This story was originally published on Nov. 18. 2015.
Since last week’s attacks on Paris, more than 30 governors, including Texas Gov. Greg Abbott, have stated that they plan on preventing any resettlement of Syrian refugees within their borders and have called on the federal government to consider rescinding a September pledge to house 10,000 refugees in the U.S. over the next year.
While some question the legality of blocking resettlements, Abbott has stood firmly on the issue. But one of his gubernatorial predecessors, E.J. Davis, was both a refugee himself and helped lead Texan refugees out of the war-torn state and on to Union-occupied New Orleans.
Along with hundreds of Texans, Davis left the state in May of 1862 as the Civil War began to take its toll on the Lone Star State. Prior to his exile, Davis had been staunchly pro-Union – along with Sam Houston, he voted against secession in the state’s Secession Convention and was later stripped of his Webb County judgeship by Confederate authorities. His family stayed behind.

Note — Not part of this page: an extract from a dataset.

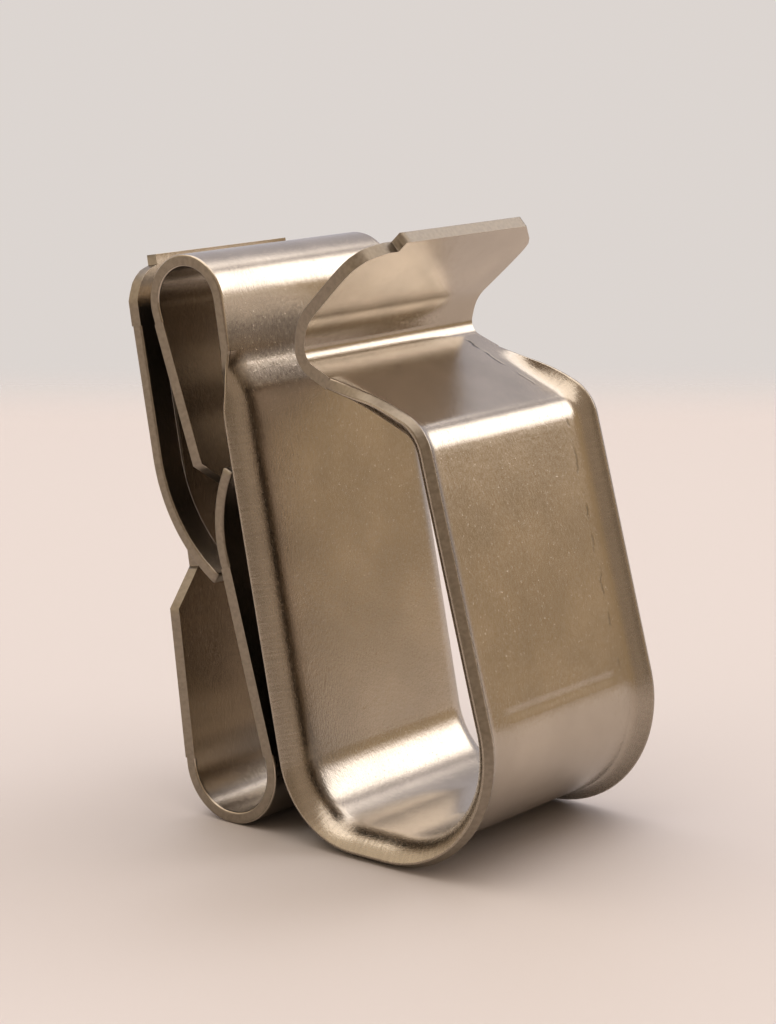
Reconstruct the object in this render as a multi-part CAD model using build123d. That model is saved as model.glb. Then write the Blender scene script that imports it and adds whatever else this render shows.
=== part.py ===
"""Cable clip for the flange of an equipment frame, formed from one stainless steel strip.

The strip starts at a lead-in lip, bends down round an open cable cradle, rises as the back
wall, turns over a top loop and comes down as the spring leg of a second, smaller U.  The far
leg of that U is the frame plate, with two hanging barbs that bite on the frame's flange.

X runs from the frame plate to the cable jaw, Y across the strip and Z up.  The clip stands on
the floor Z = 0 on its lower bend and on the flared edges of its cradle.  Sizes are in mm.
"""

import os
from math import cos, radians, sin, tan

from build123d import *

os.makedirs("parts", exist_ok=True)

# ------------------------------------------------------------------ sheet and widths
THICK = 0.5  # thickness of the sheet
CLIP_W = 10.8  # width of the frame-clip half of the strip
NECK_W = 8.0  # width left between the side slits, at the neck and the tongue
SLIT = 0.15  # width of each side slit
FLAT_W = 8.8  # flat width of the cradle, between its flared edges
FLARE = 1.42  # sheet in each flared edge, measured along its centre line
FLARE_END = 1.0  # the same where the flare has faded out, at the lip and under the top loop
FLARE_ANGLE = 60  # turn of a flared edge, outwards
FLARE_R = FLARE / radians(FLARE_ANGLE)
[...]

When Davis arrived in New Orleans, he was commissioned in the U.S. army as a colonel and was tasked with leading the First Texas Cavalry – a federal 1,900-man force comprised of Mexican, German, Irish and Anglo Texas immigrants, though there were also Confederate deserters in the mix, as well.

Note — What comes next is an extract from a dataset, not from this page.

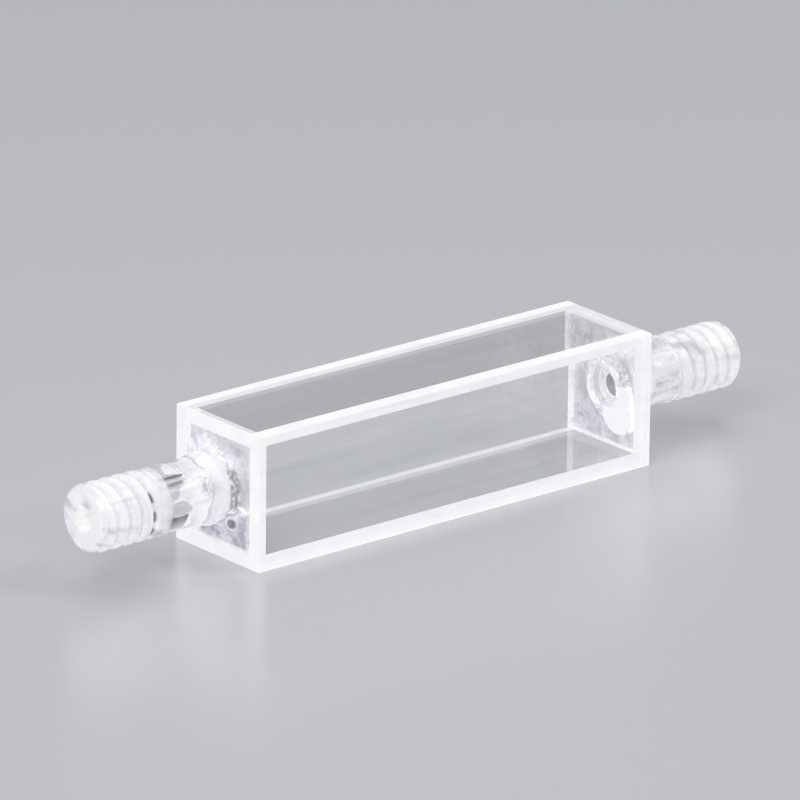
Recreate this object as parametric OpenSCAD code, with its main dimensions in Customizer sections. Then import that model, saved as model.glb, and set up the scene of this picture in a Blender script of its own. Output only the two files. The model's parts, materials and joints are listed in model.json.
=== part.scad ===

Aside from combating the Confederate army, the cavalry was also was to escort Unionists seeking asylum in New Orleans to Galveston, where a steamer would ferry them to New Orleans, but that route was blockaded when Confederate troops overtook the port in January 1863.

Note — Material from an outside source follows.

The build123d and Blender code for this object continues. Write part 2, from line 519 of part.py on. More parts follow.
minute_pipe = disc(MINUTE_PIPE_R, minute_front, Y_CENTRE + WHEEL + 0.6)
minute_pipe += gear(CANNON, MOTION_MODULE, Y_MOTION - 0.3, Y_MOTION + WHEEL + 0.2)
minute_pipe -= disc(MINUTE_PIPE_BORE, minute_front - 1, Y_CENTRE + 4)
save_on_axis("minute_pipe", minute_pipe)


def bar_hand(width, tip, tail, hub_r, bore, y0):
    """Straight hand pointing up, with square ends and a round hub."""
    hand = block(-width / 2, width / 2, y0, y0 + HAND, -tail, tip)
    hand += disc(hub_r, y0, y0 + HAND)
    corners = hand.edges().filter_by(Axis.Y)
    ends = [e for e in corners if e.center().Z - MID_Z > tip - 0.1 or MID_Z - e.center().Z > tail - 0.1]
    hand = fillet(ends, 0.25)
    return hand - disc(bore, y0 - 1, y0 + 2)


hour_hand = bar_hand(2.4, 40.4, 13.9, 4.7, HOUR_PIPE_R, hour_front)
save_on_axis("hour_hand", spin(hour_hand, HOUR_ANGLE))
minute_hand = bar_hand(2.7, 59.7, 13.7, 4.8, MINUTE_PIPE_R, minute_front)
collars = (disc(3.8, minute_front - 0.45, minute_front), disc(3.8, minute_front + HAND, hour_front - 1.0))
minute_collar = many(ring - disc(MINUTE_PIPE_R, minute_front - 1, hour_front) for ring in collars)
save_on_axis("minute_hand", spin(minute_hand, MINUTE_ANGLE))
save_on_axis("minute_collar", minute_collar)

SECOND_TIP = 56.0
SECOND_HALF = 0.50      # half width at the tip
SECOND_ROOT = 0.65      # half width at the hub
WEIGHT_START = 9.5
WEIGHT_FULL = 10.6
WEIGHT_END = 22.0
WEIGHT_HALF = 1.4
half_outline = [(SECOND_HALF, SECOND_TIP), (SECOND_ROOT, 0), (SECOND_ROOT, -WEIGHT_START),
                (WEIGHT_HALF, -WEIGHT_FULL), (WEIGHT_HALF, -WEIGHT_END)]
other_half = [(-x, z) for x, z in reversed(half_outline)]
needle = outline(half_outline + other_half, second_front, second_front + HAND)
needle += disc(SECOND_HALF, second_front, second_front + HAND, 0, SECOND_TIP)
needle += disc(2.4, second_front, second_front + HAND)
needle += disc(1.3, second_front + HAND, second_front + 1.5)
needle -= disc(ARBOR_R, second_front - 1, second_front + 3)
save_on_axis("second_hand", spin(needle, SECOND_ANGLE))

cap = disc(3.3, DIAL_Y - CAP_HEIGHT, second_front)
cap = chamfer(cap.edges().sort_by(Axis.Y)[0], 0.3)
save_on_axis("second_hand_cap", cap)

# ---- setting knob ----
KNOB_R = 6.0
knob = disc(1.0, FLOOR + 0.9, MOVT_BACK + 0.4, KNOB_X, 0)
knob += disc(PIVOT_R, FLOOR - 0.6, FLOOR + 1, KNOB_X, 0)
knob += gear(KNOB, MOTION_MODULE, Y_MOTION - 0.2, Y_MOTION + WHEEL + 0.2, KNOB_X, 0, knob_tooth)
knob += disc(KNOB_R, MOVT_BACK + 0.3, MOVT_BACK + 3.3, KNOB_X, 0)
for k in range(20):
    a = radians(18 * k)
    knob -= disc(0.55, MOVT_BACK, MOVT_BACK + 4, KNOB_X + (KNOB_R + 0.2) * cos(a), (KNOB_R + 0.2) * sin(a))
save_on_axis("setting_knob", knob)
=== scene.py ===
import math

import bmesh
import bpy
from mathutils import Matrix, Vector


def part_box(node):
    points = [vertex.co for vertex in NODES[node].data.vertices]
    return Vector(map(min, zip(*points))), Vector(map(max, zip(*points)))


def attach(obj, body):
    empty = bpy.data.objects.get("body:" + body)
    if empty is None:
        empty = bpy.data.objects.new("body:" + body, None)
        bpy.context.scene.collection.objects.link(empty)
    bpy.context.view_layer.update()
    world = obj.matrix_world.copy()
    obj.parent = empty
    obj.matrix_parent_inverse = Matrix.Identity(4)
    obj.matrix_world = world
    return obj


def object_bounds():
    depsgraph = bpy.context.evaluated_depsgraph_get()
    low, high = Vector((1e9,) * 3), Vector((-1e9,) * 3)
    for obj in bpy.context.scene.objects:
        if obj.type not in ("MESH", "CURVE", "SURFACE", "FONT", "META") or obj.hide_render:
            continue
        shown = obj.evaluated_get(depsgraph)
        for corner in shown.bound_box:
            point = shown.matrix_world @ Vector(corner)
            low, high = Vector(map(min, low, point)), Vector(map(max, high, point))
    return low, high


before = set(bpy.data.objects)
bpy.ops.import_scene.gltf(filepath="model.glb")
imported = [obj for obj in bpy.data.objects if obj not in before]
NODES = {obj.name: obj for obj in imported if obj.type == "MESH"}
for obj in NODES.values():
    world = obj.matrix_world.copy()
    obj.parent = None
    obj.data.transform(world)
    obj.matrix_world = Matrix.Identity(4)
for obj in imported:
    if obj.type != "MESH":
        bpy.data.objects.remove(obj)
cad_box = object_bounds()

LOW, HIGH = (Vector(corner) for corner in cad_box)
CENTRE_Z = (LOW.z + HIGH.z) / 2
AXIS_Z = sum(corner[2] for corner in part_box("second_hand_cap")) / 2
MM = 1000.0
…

Following Galveston’s capture, Davis and the cavalry traveled to Matamoros to recruit soldiers. Davis, though, also had a personal motive for the trip – he planned on sneaking his family out of Texas to Mexico.
But Davis, his Captain William Montgomery and five other cavalrymen were captured by Confederates as they waited for a U.S. transport. The Confederates in Brownsville snuck across the Rio Grande into Mexico to engage the Union soldiers, violating a tenuous treaty and an unofficial trade partnership between the Confederacy and Mexico.
Reports initially stated both Davis and Montgomery were hanged.
Fearing an incident, the Confederates confirmed that Davis was alive and turned the rest of the party over to the governor of Tamaulipas, Albino Lopez, though Montgomery was hanged.
Davis and the First Texas Cavalry continued campaigns along the border with varied success until 1864 – cutting off supply lines and busting up the cotton trade between Texas and Mexico – when the cavalry went to Louisiana. Davis was later present at the Confederate surrender in Texas in June of 1865.
After serving in the legislature, and later presiding over the state’s Constitutional Convention in 1866, Davis was elected to the state’s highest office in 1869.